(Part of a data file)
________________

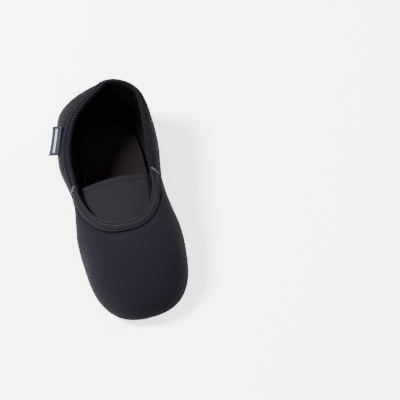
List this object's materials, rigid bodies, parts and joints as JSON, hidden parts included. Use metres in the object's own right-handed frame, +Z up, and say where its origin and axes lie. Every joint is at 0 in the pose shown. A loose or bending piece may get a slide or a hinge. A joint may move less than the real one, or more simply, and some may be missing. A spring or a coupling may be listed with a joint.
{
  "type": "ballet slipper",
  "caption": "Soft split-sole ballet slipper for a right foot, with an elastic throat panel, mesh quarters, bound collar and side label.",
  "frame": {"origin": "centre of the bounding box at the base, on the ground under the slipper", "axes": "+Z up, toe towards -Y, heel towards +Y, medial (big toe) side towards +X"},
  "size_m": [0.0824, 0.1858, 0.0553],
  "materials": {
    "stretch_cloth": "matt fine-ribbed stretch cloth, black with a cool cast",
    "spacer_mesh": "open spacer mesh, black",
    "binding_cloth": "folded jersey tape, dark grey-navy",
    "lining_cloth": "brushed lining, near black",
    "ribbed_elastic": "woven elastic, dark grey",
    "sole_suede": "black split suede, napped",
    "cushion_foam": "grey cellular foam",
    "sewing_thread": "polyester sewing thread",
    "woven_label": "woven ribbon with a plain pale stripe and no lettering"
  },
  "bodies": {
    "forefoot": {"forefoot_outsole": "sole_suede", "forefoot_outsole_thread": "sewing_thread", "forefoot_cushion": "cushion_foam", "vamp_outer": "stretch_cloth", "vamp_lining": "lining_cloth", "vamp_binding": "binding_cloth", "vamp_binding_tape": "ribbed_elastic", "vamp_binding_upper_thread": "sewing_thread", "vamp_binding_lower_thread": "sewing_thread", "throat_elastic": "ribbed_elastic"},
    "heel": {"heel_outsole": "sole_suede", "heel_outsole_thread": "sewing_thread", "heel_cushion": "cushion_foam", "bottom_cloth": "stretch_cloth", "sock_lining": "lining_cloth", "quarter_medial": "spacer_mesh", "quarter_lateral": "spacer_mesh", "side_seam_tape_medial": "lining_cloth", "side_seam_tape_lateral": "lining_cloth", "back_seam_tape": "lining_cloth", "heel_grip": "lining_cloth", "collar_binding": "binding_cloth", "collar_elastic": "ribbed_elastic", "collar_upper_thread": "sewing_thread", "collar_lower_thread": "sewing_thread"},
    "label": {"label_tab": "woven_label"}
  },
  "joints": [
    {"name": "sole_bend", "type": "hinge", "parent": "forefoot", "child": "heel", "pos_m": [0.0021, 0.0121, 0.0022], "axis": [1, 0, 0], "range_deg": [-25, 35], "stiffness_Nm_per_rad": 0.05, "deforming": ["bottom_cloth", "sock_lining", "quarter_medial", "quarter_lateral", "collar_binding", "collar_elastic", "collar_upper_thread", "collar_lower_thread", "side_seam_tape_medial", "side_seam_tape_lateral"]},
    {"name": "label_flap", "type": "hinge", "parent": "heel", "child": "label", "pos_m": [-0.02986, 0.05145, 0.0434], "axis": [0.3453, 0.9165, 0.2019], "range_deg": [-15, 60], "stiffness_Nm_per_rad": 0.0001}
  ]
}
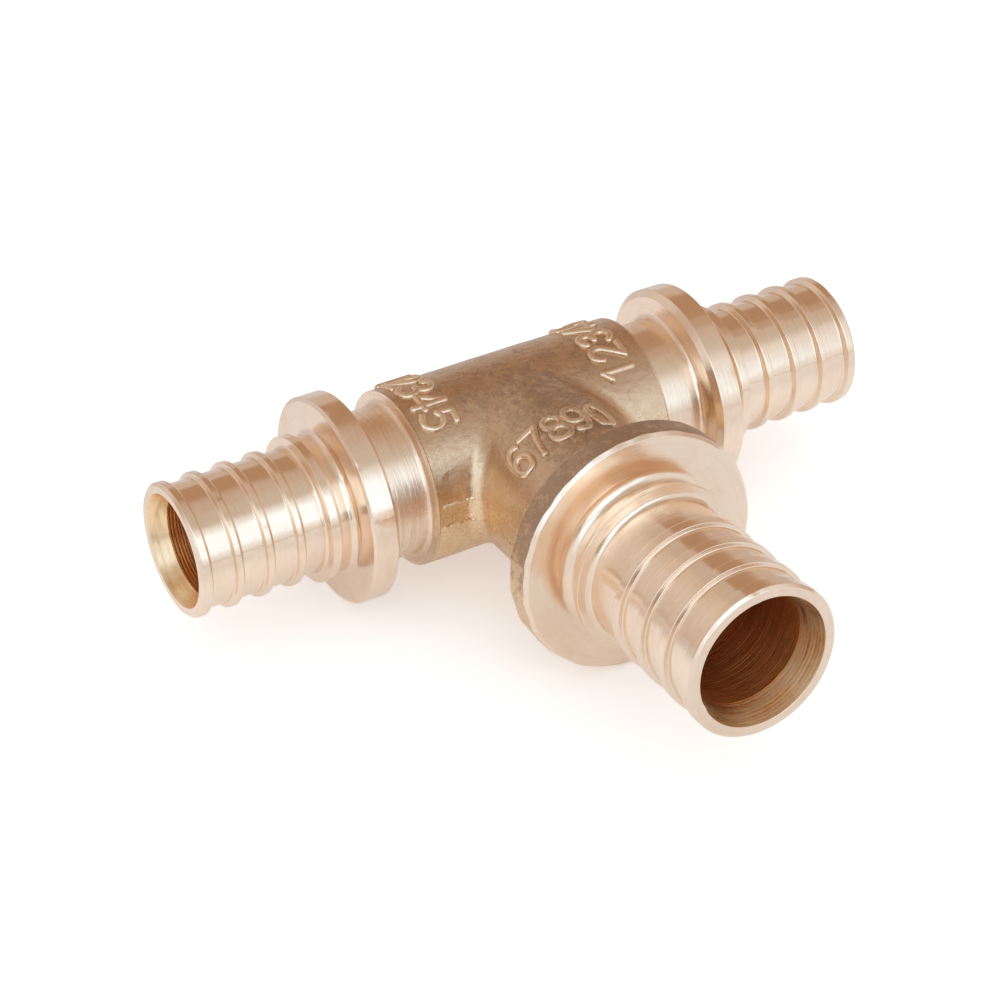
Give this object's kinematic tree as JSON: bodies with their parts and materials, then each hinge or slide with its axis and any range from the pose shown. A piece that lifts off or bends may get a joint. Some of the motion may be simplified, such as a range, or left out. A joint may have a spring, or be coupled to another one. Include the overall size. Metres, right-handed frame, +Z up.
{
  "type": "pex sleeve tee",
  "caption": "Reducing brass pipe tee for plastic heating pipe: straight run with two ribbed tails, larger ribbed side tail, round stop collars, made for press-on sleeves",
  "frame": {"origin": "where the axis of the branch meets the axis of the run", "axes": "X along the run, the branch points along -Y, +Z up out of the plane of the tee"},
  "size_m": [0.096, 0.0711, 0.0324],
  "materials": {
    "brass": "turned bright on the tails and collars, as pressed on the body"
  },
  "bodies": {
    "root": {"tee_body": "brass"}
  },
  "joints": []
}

________________

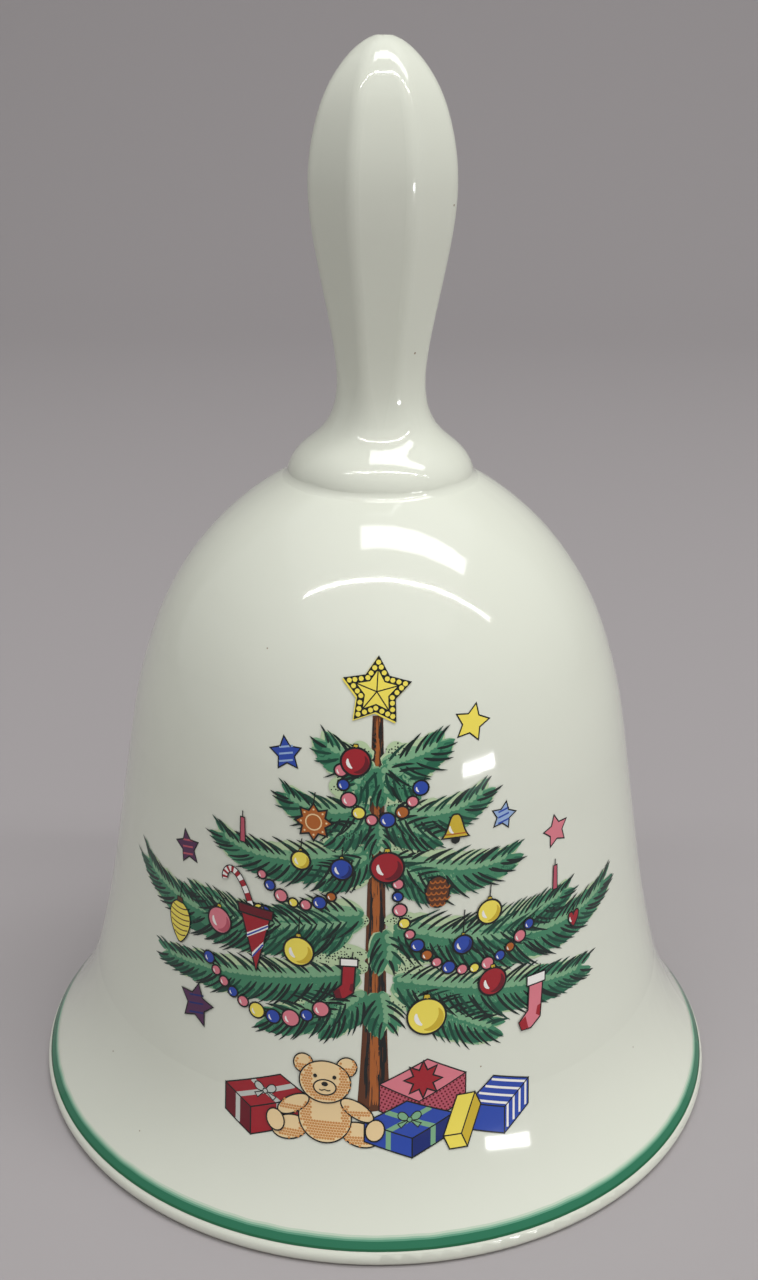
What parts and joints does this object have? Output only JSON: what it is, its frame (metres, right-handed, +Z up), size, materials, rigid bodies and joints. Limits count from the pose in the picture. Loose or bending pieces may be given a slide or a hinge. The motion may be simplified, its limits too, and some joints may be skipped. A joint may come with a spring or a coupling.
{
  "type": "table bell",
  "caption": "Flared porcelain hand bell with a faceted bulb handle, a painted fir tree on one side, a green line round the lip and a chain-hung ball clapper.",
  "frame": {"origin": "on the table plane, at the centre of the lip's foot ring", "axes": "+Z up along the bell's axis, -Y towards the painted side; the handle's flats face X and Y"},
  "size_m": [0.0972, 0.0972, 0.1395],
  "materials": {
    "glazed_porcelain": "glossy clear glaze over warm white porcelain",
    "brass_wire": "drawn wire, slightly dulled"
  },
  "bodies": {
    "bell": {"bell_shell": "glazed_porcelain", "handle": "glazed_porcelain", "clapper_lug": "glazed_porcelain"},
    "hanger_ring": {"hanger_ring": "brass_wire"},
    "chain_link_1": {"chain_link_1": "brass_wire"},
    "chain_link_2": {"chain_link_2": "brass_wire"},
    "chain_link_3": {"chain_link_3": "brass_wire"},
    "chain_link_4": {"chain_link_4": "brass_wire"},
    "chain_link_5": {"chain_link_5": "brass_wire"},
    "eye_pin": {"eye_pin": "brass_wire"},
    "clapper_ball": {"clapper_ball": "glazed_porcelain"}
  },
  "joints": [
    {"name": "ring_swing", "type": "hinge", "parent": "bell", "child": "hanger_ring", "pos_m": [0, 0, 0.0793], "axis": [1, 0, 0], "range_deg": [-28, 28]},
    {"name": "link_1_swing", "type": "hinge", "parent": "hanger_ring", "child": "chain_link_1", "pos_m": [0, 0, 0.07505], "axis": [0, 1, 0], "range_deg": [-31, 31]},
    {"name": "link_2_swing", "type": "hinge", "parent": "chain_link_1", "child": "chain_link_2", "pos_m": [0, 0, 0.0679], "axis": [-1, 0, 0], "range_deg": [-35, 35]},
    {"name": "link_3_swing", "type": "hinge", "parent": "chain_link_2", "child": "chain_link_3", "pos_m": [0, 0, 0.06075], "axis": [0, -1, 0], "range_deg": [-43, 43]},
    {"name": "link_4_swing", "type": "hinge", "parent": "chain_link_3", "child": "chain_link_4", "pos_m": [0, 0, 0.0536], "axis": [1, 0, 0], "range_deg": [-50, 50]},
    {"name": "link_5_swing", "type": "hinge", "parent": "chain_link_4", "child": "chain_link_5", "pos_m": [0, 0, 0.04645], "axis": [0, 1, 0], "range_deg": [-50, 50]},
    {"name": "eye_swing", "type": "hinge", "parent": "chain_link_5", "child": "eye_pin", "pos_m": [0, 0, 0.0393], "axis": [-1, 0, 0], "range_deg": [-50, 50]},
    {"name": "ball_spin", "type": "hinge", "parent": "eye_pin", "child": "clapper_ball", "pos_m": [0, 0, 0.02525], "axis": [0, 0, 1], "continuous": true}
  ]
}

________________

● EXERCISE DESCRIPTION
Your answer should be a single number: the count of lines in the material above that contain "where".

● SOLUTION TO THE PROBLEM
2